**THE TASK**
Using the data below, repeat all of it precisely.

**DATA EXTRACT**

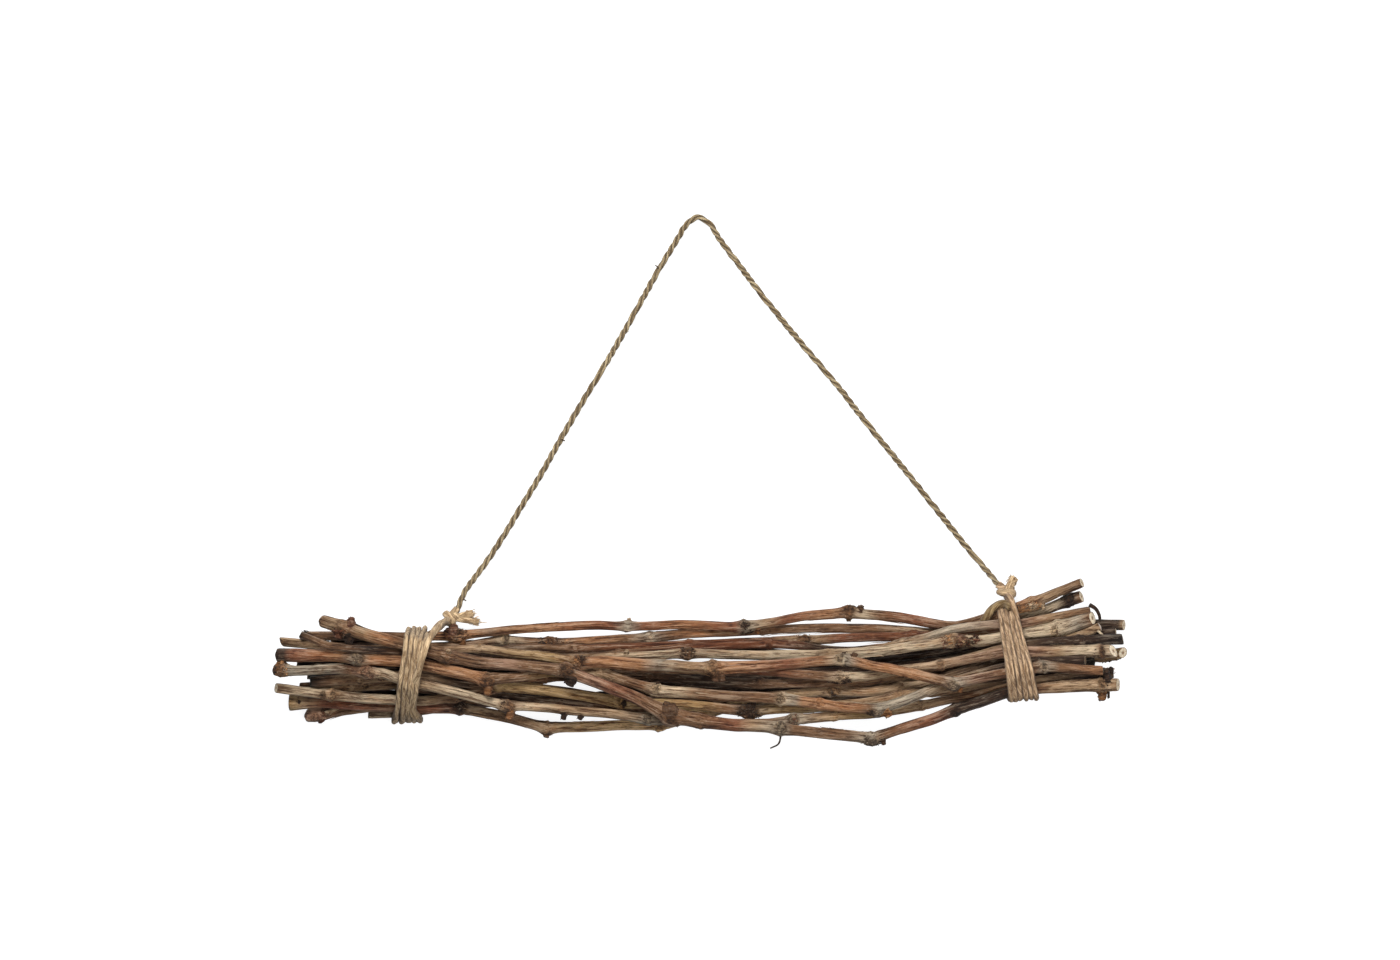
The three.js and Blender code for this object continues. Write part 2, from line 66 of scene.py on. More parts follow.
def add_camera():
    data = bpy.data.cameras.new("camera")
    data.lens = LENS
    data.sensor_width = SENSOR
    data.clip_end = 50
    camera = bpy.data.objects.new("camera", data)
    bpy.context.collection.objects.link(camera)
    distance = VIEW_WIDTH * LENS / SENSOR
    camera.location = (*VIEW_CENTRE, VIEW_HEIGHT + distance)
    bpy.context.scene.camera = camera


def add_area_light(name, location, size, power):
    data = bpy.data.lights.new(name, "AREA")
    data.size = size
    data.energy = power
    light = bpy.data.objects.new(name, data)
    bpy.context.collection.objects.link(light)
    light.location = location
    aim = Vector(LIGHT_TARGET) - Vector(location)
    light.rotation_euler = aim.to_track_quat("-Z", "Y").to_euler()


def add_floor():
    half = FLOOR_HALF
    corners = [(-half, -half, 0), (half, -half, 0), (half, half, 0), (-half, half, 0)]
    mesh = bpy.data.meshes.new("floor")
    mesh.from_pydata(corners, [], [(0, 1, 2, 3)])
    floor = bpy.data.objects.new("floor", mesh)
    bpy.context.collection.objects.link(floor)
    floor.location.z = -FLOOR_DROP
    material, shader, _ = new_material("pale_floor")
    # it glows, so that it is white and the shadows on it are faint
    shader.inputs["Base Color"].default_value = (0.25, 0.25, 0.25, 1)
    shader.inputs["Roughness"].default_value = 0.9
    shader.inputs["Emission Color"].default_value = (1, 1, 1, 1)
    shader.inputs["Emission Strength"].default_value = 0.9
    mesh.materials.append(material)
    floor.visible_diffuse = False      # and its glow stays off the canes


def add_world():
    world = bpy.data.worlds.new("studio")
    world.use_nodes = True
    background = world.node_tree.nodes["Background"]
    background.inputs["Color"].default_value = (1, 1, 1, 1)
    background.inputs["Strength"].default_value = 0.09
    bpy.context.scene.world = world


# ------------------------------------------------------------------ materials

def new_material(name):
    material = bpy.data.materials.new(name)
    material.use_nodes = True
    tree = material.node_tree
    return material, tree.nodes["Principled BSDF"], tree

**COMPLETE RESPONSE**
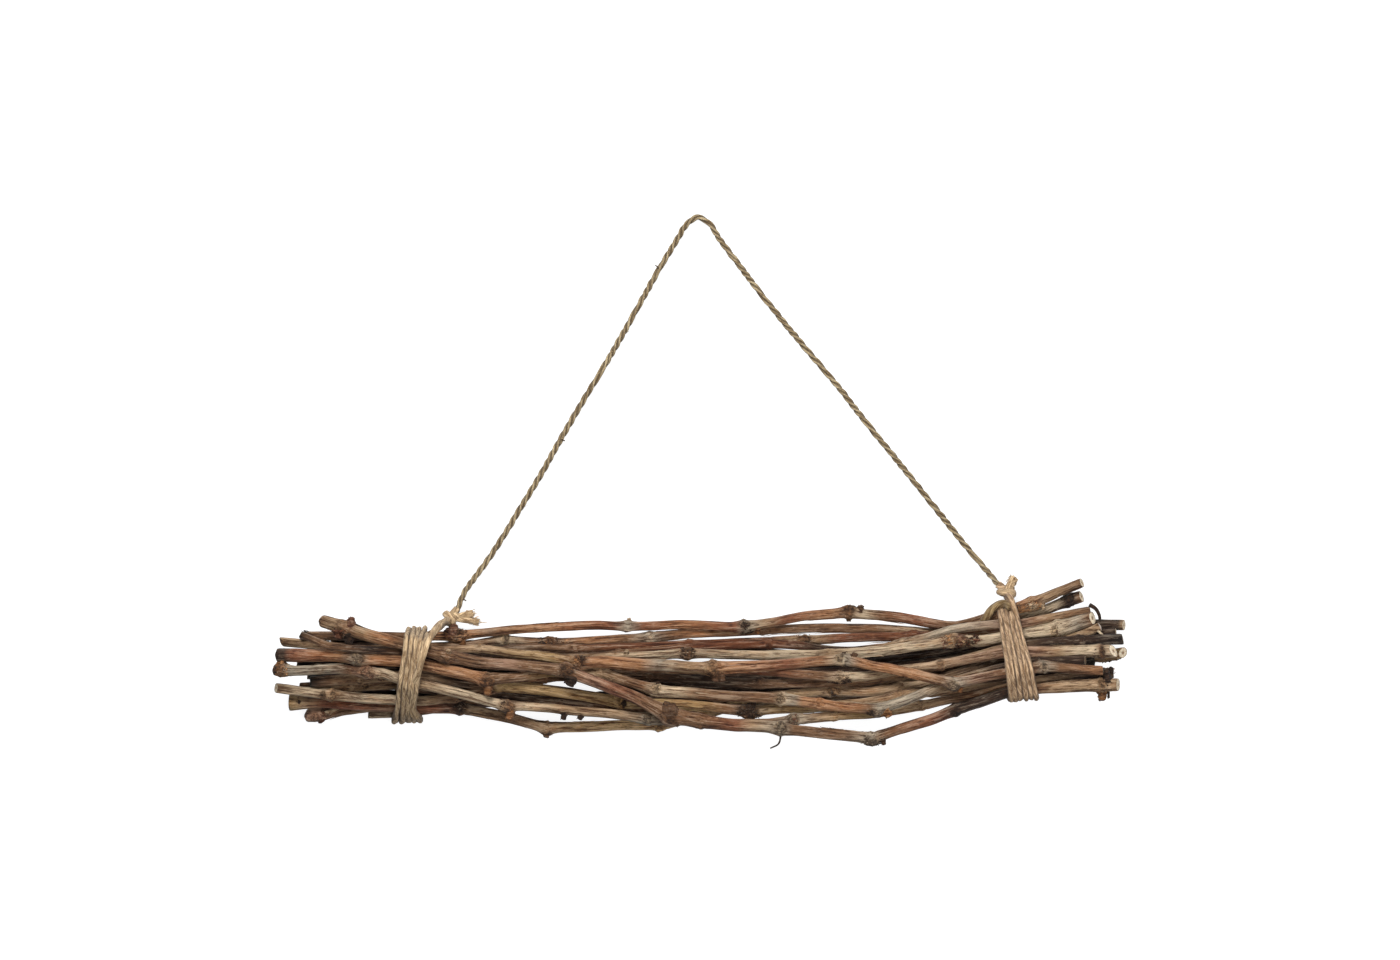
The three.js and Blender code for this object continues. Write part 2, from line 66 of scene.py on. More parts follow.
def add_camera():
    data = bpy.data.cameras.new("camera")
    data.lens = LENS
    data.sensor_width = SENSOR
    data.clip_end = 50
    camera = bpy.data.objects.new("camera", data)
    bpy.context.collection.objects.link(camera)
    distance = VIEW_WIDTH * LENS / SENSOR
    camera.location = (*VIEW_CENTRE, VIEW_HEIGHT + distance)
    bpy.context.scene.camera = camera


def add_area_light(name, location, size, power):
    data = bpy.data.lights.new(name, "AREA")
    data.size = size
    data.energy = power
    light = bpy.data.objects.new(name, data)
    bpy.context.collection.objects.link(light)
    light.location = location
    aim = Vector(LIGHT_TARGET) - Vector(location)
    light.rotation_euler = aim.to_track_quat("-Z", "Y").to_euler()


def add_floor():
    half = FLOOR_HALF
    corners = [(-half, -half, 0), (half, -half, 0), (half, half, 0), (-half, half, 0)]
    mesh = bpy.data.meshes.new("floor")
    mesh.from_pydata(corners, [], [(0, 1, 2, 3)])
    floor = bpy.data.objects.new("floor", mesh)
    bpy.context.collection.objects.link(floor)
    floor.location.z = -FLOOR_DROP
    material, shader, _ = new_material("pale_floor")
    # it glows, so that it is white and the shadows on it are faint
    shader.inputs["Base Color"].default_value = (0.25, 0.25, 0.25, 1)
    shader.inputs["Roughness"].default_value = 0.9
    shader.inputs["Emission Color"].default_value = (1, 1, 1, 1)
    shader.inputs["Emission Strength"].default_value = 0.9
    mesh.materials.append(material)
    floor.visible_diffuse = False      # and its glow stays off the canes


def add_world():
    world = bpy.data.worlds.new("studio")
    world.use_nodes = True
    background = world.node_tree.nodes["Background"]
    background.inputs["Color"].default_value = (1, 1, 1, 1)
    background.inputs["Strength"].default_value = 0.09
    bpy.context.scene.world = world


# ------------------------------------------------------------------ materials

def new_material(name):
    material = bpy.data.materials.new(name)
    material.use_nodes = True
    tree = material.node_tree
    return material, tree.nodes["Principled BSDF"], tree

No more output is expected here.